The Biden administration said this money would merely spread the religious toleration of secularists primarily located in repressive Muslim-majority countries. But Republicans say the funding could free up funds to proselytize for atheism or to lobby foreign governments on behalf of atheists’ concerns.

“You have to ask: What does God think about this? What does the American public think about it? What do those slumbering clergymen of America think about it?” Rep. Glenn Grothman (R-Wis.) said on Wednesday’s episode of “Washington Watch.”

“Whether or not this is even constitutional, it certainly fits a pattern with the Biden administration, which has seized upon every opportunity it can to promote abortion and kind of an anti-Christian agenda,” stated Family Research Council President Tony Perkins

“I would say that the activity of the Biden administration is not ‘kind of’; it’s all the way, what I would call anti-God, anti-Christian,” replied Grothman. “A clear majority of Americans voted for the Democrats instead of the Republicans in their House races two years ago. I’m not sure if this is what they expected.”

In addition to humanism, the Biden administration upholds abortion and homosexuality as unalienable human rights around the world. He repealed the Mexico City policy, originally instituted by President Ronald Reagan, which would protect U.S. taxpayers from funding abortion overseas. And he had the U.S. Embassy fly the gay pride flag at the Vatican.

The atheism grants prompted Grothman to join Rep. Jim Banks (R-Ind.) and 13 other conservative congressmen in demanding Biden and Secretary of State Antony Blinken provide some answers. “It is one thing for the department to be tolerant and respectful of a wide range of belief systems, and to encourage governments to respect the religious freedom interests of their citizens. It is quite another for the United States government to work actively to empower atheists, humanists, non-practicing, and non-affiliated in public decision-making,” they wrote. (Emphasis in original.)

“Any such program — for any religiously-identifiable group — in the United States would be unconstitutional,” they continued. “Does the State Department have plans to create grant programs to promote other individual religions and belief systems?”

Christianity is the world’s most persecuted religion.
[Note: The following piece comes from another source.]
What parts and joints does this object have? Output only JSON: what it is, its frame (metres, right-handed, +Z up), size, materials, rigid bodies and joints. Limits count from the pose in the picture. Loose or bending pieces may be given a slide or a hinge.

Christians suffered harassment or persecution in 153 countries in 2019, up from 145 in 2018, and more than any other religion. “Religiously unaffiliated people … were harassed in 22 countries in 2019,” or 15% as many nations as Christians, reported Pew.

Chief among those nations is Nigeria, which Biden removed as a Country of Particular Concern in apparent service to his unstated foreign policy goals. “Your brothers are going through Hell,” Gloria Puldu, a Nigerian Christian and president of the LEAH Foundation, which focuses on persecution and enslavement of Christians, told American believers late last month.
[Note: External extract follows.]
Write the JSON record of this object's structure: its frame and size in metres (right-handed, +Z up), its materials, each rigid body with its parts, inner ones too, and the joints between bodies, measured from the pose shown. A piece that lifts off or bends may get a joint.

The congressmen asked how Biden’s plan “advances the foreign policy interests of the United States,” since Muslim citizens would likely see the grants as “‘covert’ funding from a foreign power designed to shatter local religious and cultural relationships.” They said the grants could be seen as “part of the broader effort on the part of your administration to promote radical, progressive orthodoxy abroad. Atheism is an integral part of the belief system of Marxism and Communism.”

One might also see the move as the Democratic Party repaying one of its core constituencies: faithless Americans.

Atheists are “easily the most liberal religious tradition in the United States today,” wrote Ryan Burge at Religion in Public. “[T]hey see themselves as being further to the left than the Democratic [P]arty.” A robust 85% of atheists voted for Joe Biden in 2020, and roughly eight out of 10 atheists voted for the Democratic candidate in the last four presidential elections. Similarly 69% of atheists described themselves as Democrats and only 15% said they lean Republican in a 2014 study from the Pew Research Center. On June 15 the Freedom From Religion Foundation, an atheist activist group, applauded the Biden administration’s focus on unbelievers overseas.

Conversely, the more frequently voters go to church, the more likely they are to call themselves conservatives.

Biden’s defenders say grants regularly protect specific religious minorities, but atheists have recoiled at far less substantive policies than this. A coalition of non-believers including American Atheists, Americans United for Separation of Church and State, and the Secular Coalition for America accused then-Secretary of State Mike Pompeo of “promoting one religious worldview on taxpayers' dime” when he posted a copy of his speech about Christian leadership to the department’s website in 2019.

Republicans said the new grants may result in taxpayer-funded atheistic materials. “The grants by itself are horrible,” said Grothman, “and I'm sure whatever literature these nonprofits come up with will be bad.” But he worried less about the impact on foreign countries as the way these grants would harm America’s image.

“Clearly, God has blessed this country beyond what any other country throughout human history,” said Grothman. “What is the secret of America’s success? … When the word gets out that the United States is sending out grants to people to promote atheism, we're kind of saying the secret to America's success is atheism.”

For most of U.S. history, atheism has been a tiny subculture in a land the Pilgrims settled “for the glory of God and advancement of the Christian faith.” Founding Fathers such as “John Adams said our Constitution is made for a moral and religious people,” noted Grothman. In the 1960s, “only 2% of Americans said they didn't believe in God.”

Grothman said growing trends of disbelief and religious disaffiliation by “The Nones” are driving some of his Republican colleagues to embrace social liberalism, including the redefinition of marriage. 

“A lot of them are making a political calculation” that Christian churches are “asleep,” while “popular culture is pushing more and more people to approve the gay lifestyle,” the congressman revealed. “I think they are weighing up, who's going to win this fight? Is it going to be the Christian churches [and] religion in general, or is it going to be won by the atheists … the type of people who are running Disneyland or running Hollywood?”

“Glenn, you may be right, and the church may slumber, but God does not,” said Perkins, referencing Psalm 121:4. “And I think I would always choose, as you did, to stand on the side of truth.”

Ben Johnson is senior reporter and editor at The Washington Stand.